WHAT TO DO.
Identify all lines of the data containing the string "that" and copy them.

◆ ◆ ◆ ◆ ◆

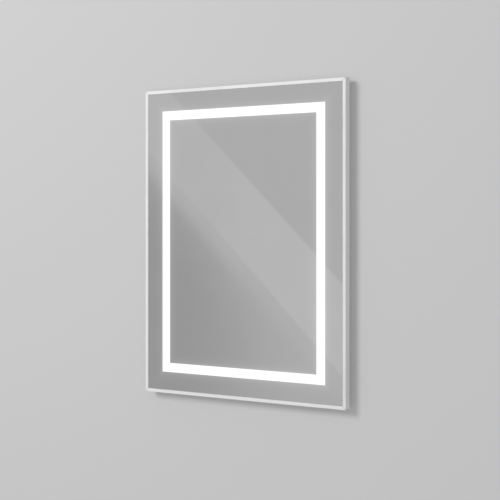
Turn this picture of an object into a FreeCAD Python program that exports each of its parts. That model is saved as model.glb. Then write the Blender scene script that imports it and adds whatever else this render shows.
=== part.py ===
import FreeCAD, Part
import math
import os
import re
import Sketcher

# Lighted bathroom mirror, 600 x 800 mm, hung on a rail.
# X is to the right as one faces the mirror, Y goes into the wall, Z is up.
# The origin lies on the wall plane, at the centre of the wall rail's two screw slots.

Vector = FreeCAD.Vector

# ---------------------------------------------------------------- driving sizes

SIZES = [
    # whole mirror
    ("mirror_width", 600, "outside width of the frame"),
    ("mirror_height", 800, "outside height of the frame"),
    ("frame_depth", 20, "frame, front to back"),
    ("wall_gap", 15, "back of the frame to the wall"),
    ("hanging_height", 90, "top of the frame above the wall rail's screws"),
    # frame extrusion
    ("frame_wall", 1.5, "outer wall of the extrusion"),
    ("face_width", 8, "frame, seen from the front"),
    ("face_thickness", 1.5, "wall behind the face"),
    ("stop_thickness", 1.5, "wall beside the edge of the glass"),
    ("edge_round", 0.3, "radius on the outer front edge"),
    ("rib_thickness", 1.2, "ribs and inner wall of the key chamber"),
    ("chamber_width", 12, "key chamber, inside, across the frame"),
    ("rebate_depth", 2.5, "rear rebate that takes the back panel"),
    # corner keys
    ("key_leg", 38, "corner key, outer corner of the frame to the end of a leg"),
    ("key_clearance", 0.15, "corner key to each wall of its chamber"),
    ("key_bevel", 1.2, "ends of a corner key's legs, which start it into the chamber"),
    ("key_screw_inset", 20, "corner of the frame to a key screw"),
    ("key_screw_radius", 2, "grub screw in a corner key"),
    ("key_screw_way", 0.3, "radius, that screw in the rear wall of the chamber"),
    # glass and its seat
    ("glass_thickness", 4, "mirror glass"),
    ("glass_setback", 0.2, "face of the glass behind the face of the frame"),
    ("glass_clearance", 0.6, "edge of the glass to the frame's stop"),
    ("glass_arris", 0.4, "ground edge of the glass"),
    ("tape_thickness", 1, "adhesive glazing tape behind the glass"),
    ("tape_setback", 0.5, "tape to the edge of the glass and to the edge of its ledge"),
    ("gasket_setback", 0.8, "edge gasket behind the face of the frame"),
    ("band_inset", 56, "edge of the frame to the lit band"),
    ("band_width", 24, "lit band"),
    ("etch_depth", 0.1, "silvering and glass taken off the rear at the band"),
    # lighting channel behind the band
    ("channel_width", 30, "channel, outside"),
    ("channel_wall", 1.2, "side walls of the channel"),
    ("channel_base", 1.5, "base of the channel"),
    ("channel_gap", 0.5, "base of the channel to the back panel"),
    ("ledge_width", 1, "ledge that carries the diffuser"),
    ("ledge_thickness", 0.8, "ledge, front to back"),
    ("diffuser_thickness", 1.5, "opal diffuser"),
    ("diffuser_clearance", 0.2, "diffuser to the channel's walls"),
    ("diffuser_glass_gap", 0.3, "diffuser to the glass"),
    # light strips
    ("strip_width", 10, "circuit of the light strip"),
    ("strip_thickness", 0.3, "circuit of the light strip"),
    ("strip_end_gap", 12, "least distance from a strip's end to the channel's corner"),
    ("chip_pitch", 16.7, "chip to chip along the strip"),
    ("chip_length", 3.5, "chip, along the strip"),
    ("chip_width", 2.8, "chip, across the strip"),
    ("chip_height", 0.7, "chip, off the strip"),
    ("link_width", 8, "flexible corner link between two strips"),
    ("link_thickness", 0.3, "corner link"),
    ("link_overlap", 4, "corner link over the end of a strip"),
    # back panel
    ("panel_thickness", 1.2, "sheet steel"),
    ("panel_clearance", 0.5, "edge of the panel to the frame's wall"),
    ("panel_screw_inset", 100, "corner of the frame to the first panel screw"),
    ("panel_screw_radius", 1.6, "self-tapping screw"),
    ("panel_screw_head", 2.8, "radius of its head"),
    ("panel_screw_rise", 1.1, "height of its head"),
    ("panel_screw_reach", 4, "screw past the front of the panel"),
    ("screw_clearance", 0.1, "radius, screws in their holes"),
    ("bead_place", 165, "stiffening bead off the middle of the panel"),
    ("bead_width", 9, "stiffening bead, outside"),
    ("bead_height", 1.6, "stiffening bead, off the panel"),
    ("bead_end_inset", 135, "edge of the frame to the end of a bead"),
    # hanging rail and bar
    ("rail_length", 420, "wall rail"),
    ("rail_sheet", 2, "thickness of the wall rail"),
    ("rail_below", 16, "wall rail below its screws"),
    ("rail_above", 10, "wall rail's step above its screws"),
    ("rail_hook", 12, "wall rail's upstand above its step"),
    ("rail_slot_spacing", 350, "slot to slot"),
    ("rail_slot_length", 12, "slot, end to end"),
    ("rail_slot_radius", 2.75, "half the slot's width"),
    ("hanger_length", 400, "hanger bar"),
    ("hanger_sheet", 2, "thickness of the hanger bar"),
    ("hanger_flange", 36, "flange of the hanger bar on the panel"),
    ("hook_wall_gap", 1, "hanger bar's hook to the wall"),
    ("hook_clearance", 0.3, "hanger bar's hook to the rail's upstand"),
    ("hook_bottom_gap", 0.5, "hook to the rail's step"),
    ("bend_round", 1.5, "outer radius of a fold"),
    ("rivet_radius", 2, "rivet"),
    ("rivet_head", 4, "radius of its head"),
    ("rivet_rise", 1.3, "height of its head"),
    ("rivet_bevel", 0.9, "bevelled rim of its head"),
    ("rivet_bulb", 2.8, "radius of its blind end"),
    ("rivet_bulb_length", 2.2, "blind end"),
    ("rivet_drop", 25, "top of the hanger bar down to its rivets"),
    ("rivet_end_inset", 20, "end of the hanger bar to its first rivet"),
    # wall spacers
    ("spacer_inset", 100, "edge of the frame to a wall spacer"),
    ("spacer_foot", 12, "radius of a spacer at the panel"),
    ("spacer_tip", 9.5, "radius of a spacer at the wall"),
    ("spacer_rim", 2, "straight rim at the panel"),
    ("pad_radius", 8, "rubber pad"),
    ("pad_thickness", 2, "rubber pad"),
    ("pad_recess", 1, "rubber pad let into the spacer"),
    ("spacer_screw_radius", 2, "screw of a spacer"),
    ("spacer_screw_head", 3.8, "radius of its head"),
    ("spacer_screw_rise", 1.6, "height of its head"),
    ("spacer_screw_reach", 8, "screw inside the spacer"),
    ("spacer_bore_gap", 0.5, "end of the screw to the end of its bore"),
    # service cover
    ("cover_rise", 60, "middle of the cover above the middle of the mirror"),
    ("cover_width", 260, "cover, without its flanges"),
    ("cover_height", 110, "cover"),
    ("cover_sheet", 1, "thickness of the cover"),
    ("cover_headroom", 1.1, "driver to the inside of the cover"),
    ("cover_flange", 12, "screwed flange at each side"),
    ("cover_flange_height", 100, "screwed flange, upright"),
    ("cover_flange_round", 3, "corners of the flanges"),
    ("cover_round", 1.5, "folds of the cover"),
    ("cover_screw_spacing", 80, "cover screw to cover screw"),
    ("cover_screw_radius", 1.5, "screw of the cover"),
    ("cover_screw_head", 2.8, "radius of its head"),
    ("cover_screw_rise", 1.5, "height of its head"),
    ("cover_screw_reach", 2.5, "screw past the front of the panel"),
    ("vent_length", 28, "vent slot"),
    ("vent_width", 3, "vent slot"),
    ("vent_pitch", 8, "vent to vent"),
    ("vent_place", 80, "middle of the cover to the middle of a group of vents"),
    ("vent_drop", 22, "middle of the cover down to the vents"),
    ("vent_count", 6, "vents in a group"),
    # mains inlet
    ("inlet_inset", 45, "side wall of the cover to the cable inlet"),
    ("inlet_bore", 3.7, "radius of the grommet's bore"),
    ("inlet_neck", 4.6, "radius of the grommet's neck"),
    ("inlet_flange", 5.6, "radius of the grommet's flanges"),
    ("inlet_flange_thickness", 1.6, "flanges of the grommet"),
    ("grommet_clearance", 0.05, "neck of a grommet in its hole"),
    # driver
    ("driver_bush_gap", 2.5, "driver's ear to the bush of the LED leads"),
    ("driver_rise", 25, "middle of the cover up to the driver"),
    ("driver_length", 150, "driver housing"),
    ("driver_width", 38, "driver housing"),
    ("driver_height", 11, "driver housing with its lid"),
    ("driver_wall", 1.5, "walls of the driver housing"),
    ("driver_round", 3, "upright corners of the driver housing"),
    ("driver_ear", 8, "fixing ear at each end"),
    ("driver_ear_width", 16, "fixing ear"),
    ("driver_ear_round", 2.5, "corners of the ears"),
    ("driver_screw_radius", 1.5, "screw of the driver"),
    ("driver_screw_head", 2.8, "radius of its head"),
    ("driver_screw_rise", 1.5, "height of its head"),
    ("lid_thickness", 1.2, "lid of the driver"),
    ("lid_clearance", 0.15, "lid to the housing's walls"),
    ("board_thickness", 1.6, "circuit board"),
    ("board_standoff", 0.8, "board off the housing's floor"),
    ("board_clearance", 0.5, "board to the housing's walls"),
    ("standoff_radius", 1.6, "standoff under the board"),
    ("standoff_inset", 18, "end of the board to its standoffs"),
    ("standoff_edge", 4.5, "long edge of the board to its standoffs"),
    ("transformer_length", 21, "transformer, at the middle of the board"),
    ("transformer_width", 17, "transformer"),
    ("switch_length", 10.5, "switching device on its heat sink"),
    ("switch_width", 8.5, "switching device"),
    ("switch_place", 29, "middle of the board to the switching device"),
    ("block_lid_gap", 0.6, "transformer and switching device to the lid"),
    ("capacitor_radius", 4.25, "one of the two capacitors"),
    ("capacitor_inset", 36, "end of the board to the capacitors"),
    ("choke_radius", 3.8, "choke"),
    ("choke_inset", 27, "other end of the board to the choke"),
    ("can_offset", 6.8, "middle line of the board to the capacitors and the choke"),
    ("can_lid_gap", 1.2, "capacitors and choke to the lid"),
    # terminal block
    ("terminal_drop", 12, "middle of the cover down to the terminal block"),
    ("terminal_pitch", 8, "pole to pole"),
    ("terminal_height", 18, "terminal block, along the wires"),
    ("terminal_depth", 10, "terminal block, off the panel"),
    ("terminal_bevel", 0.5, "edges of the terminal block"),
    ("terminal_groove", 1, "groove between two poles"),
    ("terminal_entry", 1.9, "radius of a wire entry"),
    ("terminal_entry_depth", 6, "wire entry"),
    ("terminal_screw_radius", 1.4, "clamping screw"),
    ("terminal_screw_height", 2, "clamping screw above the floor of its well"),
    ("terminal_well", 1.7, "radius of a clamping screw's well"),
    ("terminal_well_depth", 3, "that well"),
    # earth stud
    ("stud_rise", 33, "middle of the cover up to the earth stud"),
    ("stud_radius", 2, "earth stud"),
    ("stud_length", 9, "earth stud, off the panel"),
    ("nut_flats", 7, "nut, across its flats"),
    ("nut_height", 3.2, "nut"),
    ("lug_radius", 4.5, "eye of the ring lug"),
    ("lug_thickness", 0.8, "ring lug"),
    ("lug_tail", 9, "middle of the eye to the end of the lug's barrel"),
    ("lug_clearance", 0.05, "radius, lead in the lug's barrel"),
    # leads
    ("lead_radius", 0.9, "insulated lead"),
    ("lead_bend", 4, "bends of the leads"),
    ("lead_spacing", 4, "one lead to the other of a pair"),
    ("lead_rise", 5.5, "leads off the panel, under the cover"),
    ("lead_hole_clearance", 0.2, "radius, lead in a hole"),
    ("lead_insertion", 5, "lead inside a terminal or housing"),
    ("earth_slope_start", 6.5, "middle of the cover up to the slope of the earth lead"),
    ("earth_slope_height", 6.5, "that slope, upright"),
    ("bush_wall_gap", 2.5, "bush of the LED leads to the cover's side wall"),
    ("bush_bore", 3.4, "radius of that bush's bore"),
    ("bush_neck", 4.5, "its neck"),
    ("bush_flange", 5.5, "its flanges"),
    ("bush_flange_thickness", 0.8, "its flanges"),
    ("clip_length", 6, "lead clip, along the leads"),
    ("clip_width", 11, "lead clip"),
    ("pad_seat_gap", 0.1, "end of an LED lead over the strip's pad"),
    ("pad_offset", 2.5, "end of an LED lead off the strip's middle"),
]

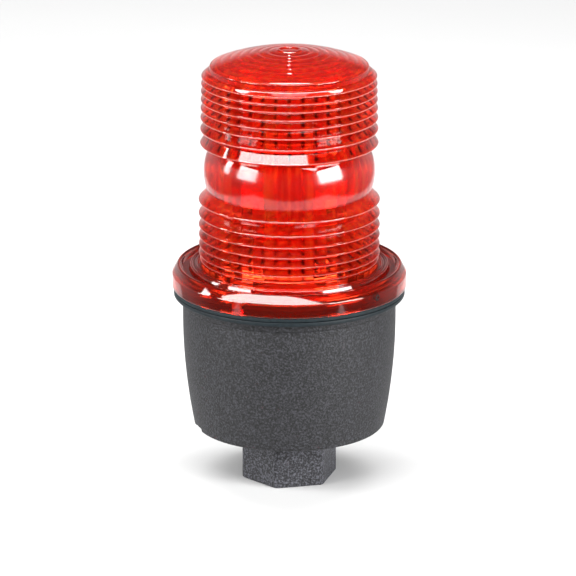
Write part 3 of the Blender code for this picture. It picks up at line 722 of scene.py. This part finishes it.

◆ ◆ ◆ ◆ ◆

CORRECT OUTPUT.
Turn this picture of an object into a FreeCAD Python program that exports each of its parts. That model is saved as model.glb. Then write the Blender scene script that imports it and adds whatever else this render shows.
    ("rebate_depth", 2.5, "rear rebate that takes the back panel"),
    ("key_screw_way", 0.3, "radius, that screw in the rear wall of the chamber"),
    ("ledge_width", 1, "ledge that carries the diffuser"),
    ("terminal_well_depth", 3, "that well"),
    ("earth_slope_height", 6.5, "that slope, upright"),
    ("bush_bore", 3.4, "radius of that bush's bore"),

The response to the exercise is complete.